STATED GOAL
In the listing below, find the line that contains "const baseSurface = coveStart - baseGlaze;" and the line that contains "bpy.data.objects.remove(obj)". Quote both and every line between them, exactly, and nothing more.

RECORDS SHOWN

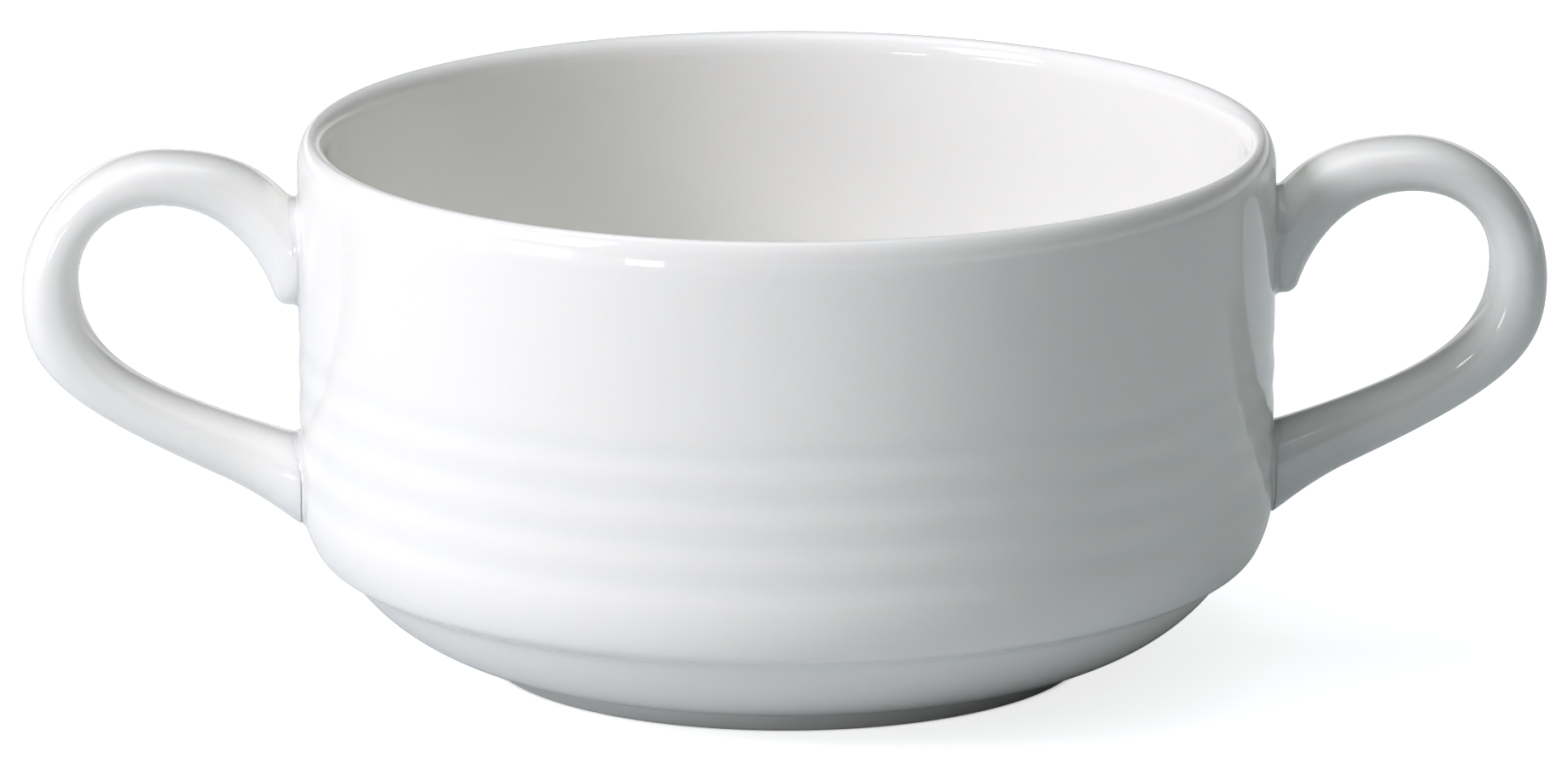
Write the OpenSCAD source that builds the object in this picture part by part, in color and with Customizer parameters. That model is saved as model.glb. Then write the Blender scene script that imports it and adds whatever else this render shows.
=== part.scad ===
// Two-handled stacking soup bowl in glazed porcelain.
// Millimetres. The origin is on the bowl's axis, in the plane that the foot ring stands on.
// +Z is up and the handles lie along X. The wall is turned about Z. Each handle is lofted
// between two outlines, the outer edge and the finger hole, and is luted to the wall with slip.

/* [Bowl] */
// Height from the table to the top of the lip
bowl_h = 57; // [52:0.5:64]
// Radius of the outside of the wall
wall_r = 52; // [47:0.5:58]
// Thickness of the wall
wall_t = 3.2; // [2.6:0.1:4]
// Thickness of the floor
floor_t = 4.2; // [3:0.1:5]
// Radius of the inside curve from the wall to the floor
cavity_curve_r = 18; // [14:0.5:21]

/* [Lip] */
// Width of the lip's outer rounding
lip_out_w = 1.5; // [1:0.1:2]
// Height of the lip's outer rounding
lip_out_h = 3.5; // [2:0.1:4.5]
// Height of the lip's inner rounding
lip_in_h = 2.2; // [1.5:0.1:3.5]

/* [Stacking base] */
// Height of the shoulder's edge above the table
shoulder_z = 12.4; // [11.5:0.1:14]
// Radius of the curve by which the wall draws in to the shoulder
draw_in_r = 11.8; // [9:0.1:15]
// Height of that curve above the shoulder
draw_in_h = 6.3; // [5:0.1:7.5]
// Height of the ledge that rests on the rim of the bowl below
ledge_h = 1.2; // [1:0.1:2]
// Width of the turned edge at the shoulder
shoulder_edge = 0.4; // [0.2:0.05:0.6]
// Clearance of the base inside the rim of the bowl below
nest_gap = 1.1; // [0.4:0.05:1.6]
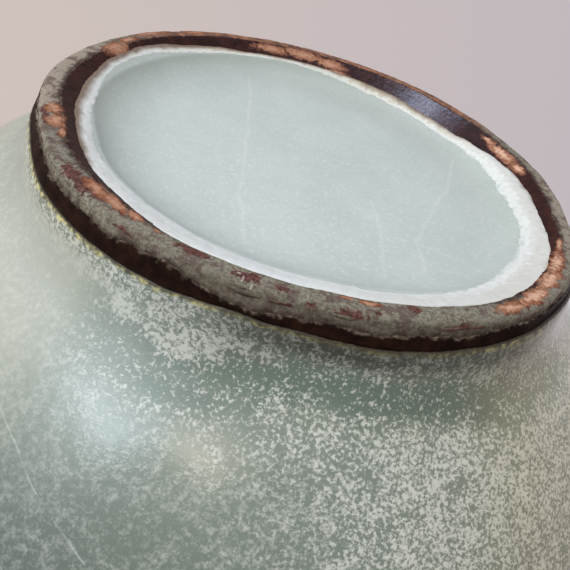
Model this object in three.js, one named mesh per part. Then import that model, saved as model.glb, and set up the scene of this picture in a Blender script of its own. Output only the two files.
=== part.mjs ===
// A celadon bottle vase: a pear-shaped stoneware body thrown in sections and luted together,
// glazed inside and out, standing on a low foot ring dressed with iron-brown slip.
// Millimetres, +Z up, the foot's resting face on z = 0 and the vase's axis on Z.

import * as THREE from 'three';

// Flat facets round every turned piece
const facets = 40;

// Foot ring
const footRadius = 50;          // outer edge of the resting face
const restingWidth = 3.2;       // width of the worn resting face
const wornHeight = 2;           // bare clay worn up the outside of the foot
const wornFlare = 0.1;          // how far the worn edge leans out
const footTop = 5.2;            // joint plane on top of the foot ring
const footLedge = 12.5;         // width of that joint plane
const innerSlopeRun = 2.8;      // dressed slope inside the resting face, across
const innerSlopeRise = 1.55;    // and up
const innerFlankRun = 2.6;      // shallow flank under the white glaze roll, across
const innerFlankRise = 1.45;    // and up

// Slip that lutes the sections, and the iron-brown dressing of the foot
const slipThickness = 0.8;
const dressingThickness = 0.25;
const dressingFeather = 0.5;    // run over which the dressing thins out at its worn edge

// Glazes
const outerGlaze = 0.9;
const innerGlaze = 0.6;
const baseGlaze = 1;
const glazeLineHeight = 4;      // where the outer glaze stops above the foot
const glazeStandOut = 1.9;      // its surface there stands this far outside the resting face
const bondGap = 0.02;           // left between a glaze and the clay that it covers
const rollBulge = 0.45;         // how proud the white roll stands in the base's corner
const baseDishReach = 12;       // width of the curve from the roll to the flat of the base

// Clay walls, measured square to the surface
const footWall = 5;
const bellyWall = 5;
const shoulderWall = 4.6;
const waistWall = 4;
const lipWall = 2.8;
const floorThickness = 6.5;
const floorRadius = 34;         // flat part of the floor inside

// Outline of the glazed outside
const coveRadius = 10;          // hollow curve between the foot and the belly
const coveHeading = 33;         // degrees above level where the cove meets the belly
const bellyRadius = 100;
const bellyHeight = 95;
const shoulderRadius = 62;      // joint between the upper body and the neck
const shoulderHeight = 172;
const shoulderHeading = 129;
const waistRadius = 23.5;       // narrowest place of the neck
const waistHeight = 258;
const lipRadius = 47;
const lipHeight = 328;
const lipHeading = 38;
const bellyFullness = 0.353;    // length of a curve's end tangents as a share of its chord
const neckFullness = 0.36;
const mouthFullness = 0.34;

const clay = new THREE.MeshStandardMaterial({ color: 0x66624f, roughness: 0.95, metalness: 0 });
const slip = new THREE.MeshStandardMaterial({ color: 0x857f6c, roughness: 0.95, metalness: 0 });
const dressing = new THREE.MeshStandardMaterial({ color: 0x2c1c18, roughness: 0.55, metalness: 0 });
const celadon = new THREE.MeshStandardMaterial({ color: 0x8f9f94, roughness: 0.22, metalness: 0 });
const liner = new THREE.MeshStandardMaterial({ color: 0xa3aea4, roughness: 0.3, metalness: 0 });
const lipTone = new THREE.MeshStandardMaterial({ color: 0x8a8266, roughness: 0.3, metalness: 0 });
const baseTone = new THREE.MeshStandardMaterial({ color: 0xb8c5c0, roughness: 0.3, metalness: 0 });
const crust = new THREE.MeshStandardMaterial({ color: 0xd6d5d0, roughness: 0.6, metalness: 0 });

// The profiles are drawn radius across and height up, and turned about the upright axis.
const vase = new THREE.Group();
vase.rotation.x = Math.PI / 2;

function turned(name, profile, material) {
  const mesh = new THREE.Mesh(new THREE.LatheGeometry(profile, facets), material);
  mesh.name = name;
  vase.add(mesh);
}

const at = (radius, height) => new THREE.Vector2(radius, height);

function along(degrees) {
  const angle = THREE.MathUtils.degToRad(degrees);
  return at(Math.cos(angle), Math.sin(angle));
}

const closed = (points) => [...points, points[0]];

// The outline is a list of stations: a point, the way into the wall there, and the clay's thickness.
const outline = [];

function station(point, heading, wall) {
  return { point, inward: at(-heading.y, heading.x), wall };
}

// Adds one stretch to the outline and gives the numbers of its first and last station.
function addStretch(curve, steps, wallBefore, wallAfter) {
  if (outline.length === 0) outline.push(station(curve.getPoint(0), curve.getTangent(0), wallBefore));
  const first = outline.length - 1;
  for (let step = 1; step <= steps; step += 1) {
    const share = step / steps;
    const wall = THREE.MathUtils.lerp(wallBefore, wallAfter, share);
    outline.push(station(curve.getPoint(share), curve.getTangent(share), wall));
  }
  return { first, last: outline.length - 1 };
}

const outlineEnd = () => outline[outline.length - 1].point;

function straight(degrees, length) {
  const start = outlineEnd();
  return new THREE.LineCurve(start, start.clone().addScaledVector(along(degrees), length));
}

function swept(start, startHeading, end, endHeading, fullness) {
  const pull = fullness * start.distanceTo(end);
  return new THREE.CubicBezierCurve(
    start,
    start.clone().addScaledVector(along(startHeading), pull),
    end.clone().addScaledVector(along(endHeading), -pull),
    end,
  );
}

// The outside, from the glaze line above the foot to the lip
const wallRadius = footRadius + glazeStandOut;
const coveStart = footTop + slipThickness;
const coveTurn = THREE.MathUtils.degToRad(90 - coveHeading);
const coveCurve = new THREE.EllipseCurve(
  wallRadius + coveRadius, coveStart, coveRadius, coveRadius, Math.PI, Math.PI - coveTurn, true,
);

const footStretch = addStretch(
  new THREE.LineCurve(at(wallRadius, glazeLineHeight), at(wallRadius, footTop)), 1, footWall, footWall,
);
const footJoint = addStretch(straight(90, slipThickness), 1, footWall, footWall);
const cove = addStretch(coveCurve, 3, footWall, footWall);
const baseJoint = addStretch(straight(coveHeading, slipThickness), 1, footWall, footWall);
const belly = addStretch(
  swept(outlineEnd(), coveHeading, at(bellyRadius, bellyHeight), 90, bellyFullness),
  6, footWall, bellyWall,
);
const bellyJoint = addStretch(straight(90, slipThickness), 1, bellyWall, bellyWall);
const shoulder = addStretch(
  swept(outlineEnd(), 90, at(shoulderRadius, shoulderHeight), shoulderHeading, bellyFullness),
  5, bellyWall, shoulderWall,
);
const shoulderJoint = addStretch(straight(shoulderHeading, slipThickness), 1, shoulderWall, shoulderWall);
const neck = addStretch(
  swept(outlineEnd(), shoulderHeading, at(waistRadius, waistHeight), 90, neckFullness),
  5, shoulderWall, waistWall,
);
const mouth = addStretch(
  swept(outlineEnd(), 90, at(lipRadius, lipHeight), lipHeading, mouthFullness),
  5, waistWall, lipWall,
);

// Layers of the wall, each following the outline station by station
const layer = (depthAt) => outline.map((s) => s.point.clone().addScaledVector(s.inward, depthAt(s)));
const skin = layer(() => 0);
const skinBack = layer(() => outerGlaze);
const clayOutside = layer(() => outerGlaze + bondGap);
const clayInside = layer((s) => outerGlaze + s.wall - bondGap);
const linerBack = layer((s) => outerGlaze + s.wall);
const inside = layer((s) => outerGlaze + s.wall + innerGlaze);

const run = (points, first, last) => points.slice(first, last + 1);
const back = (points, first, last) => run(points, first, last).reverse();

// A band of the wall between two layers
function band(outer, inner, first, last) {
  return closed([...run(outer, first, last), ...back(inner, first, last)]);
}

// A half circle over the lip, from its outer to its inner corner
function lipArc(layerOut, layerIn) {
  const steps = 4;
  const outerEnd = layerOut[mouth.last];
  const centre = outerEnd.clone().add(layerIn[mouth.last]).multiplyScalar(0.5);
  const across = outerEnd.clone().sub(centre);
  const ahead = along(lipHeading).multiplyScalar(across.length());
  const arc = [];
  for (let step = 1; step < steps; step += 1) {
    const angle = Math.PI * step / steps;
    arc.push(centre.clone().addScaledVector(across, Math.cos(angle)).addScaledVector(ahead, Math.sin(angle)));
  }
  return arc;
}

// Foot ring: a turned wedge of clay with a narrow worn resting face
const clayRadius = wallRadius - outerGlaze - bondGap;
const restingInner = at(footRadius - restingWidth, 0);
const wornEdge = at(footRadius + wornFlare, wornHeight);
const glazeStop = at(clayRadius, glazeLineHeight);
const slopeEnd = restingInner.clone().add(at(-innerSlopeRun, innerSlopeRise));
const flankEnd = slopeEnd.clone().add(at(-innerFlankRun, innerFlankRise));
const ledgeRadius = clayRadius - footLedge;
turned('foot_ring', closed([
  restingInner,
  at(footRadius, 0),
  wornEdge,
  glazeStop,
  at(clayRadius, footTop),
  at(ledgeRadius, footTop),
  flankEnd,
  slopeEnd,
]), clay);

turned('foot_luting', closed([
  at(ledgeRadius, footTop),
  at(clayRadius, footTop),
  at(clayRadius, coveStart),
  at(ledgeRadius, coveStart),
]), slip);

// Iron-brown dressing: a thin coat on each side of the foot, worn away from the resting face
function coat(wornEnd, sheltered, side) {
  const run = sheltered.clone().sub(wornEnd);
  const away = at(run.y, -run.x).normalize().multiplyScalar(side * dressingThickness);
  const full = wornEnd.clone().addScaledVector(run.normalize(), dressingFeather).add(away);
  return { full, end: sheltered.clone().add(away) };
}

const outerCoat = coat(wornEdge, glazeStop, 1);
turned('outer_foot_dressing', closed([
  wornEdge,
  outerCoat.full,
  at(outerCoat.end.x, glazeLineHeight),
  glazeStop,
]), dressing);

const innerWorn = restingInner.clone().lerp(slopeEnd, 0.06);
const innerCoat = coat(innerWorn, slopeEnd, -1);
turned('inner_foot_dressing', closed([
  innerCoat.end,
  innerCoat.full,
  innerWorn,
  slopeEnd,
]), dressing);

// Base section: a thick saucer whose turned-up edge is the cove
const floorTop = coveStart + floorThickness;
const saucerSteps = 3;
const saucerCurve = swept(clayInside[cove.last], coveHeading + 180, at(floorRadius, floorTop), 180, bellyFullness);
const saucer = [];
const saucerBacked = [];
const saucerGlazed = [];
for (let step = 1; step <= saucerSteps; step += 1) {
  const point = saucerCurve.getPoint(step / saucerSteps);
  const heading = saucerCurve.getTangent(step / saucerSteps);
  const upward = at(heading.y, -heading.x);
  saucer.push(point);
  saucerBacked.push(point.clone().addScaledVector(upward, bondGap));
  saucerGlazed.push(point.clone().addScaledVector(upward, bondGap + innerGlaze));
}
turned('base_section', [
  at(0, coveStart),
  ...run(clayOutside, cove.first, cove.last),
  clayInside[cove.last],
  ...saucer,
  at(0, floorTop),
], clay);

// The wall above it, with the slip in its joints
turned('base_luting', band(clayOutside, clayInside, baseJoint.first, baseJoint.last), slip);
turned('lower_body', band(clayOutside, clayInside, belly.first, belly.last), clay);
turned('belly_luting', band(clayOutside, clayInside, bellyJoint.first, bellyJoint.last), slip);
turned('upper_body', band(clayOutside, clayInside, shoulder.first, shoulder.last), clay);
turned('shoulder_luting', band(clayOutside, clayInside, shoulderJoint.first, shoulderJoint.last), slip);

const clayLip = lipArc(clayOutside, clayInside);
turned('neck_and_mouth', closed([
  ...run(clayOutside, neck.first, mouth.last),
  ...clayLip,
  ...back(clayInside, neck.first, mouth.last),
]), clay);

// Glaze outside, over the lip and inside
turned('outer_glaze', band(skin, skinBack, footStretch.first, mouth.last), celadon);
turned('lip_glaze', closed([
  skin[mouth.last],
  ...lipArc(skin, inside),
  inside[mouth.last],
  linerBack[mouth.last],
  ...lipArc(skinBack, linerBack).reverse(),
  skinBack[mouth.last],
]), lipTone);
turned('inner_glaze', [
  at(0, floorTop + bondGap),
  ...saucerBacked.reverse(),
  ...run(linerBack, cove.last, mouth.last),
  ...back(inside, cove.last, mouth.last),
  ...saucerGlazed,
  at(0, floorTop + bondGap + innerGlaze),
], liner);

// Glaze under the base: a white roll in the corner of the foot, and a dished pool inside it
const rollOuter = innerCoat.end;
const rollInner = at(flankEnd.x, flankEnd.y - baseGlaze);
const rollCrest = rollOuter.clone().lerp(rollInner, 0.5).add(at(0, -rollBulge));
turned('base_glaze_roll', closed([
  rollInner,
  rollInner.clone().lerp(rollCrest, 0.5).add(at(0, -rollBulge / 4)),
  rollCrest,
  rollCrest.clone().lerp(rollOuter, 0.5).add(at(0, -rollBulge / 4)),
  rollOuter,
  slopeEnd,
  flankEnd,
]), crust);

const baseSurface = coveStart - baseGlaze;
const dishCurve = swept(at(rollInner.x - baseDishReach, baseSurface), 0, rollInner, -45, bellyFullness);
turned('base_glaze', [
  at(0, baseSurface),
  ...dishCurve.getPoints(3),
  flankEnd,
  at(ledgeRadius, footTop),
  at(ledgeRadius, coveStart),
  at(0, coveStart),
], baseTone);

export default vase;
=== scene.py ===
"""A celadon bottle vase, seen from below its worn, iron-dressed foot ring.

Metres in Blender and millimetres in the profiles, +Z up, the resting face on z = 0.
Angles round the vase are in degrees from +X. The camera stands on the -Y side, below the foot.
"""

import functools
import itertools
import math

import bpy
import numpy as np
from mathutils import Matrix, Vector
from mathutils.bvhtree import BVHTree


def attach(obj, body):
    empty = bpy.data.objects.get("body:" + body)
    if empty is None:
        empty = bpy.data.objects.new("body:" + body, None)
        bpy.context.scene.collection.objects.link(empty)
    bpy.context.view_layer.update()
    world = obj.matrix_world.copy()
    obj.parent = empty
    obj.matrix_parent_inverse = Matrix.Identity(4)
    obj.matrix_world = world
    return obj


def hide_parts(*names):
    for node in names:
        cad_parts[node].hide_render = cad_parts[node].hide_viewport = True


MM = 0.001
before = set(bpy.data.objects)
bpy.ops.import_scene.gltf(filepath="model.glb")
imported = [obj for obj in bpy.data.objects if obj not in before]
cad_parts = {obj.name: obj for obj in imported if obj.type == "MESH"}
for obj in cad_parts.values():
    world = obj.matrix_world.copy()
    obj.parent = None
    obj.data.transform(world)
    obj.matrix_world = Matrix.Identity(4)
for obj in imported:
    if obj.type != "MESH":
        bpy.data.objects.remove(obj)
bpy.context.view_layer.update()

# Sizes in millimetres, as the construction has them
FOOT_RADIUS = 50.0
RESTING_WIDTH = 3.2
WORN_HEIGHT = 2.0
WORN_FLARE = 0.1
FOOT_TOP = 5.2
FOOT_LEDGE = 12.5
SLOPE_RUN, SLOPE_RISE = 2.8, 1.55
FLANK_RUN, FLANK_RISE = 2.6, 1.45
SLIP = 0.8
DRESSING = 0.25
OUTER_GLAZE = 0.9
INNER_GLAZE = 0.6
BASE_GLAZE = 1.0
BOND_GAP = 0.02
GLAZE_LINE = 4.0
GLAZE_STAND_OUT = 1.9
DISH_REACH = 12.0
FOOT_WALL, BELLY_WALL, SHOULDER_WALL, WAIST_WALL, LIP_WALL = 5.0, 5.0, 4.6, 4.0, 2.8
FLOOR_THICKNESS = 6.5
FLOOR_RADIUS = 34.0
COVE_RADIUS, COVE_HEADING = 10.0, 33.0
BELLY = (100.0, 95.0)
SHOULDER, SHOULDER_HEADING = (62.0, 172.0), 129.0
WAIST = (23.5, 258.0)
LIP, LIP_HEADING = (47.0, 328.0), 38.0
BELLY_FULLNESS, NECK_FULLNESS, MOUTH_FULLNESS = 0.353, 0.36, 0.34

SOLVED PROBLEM
const baseSurface = coveStart - baseGlaze;
const dishCurve = swept(at(rollInner.x - baseDishReach, baseSurface), 0, rollInner, -45, bellyFullness);
turned('base_glaze', [
  at(0, baseSurface),
  ...dishCurve.getPoints(3),
  flankEnd,
  at(ledgeRadius, footTop),
  at(ledgeRadius, coveStart),
  at(0, coveStart),
], baseTone);

export default vase;
=== scene.py ===
"""A celadon bottle vase, seen from below its worn, iron-dressed foot ring.

Metres in Blender and millimetres in the profiles, +Z up, the resting face on z = 0.
Angles round the vase are in degrees from +X. The camera stands on the -Y side, below the foot.
"""

import functools
import itertools
import math

import bpy
import numpy as np
from mathutils import Matrix, Vector
from mathutils.bvhtree import BVHTree


def attach(obj, body):
    empty = bpy.data.objects.get("body:" + body)
    if empty is None:
        empty = bpy.data.objects.new("body:" + body, None)
        bpy.context.scene.collection.objects.link(empty)
    bpy.context.view_layer.update()
    world = obj.matrix_world.copy()
    obj.parent = empty
    obj.matrix_parent_inverse = Matrix.Identity(4)
    obj.matrix_world = world
    return obj


def hide_parts(*names):
    for node in names:
        cad_parts[node].hide_render = cad_parts[node].hide_viewport = True


MM = 0.001
before = set(bpy.data.objects)
bpy.ops.import_scene.gltf(filepath="model.glb")
imported = [obj for obj in bpy.data.objects if obj not in before]
cad_parts = {obj.name: obj for obj in imported if obj.type == "MESH"}
for obj in cad_parts.values():
    world = obj.matrix_world.copy()
    obj.parent = None
    obj.data.transform(world)
    obj.matrix_world = Matrix.Identity(4)
for obj in imported:
    if obj.type != "MESH":
        bpy.data.objects.remove(obj)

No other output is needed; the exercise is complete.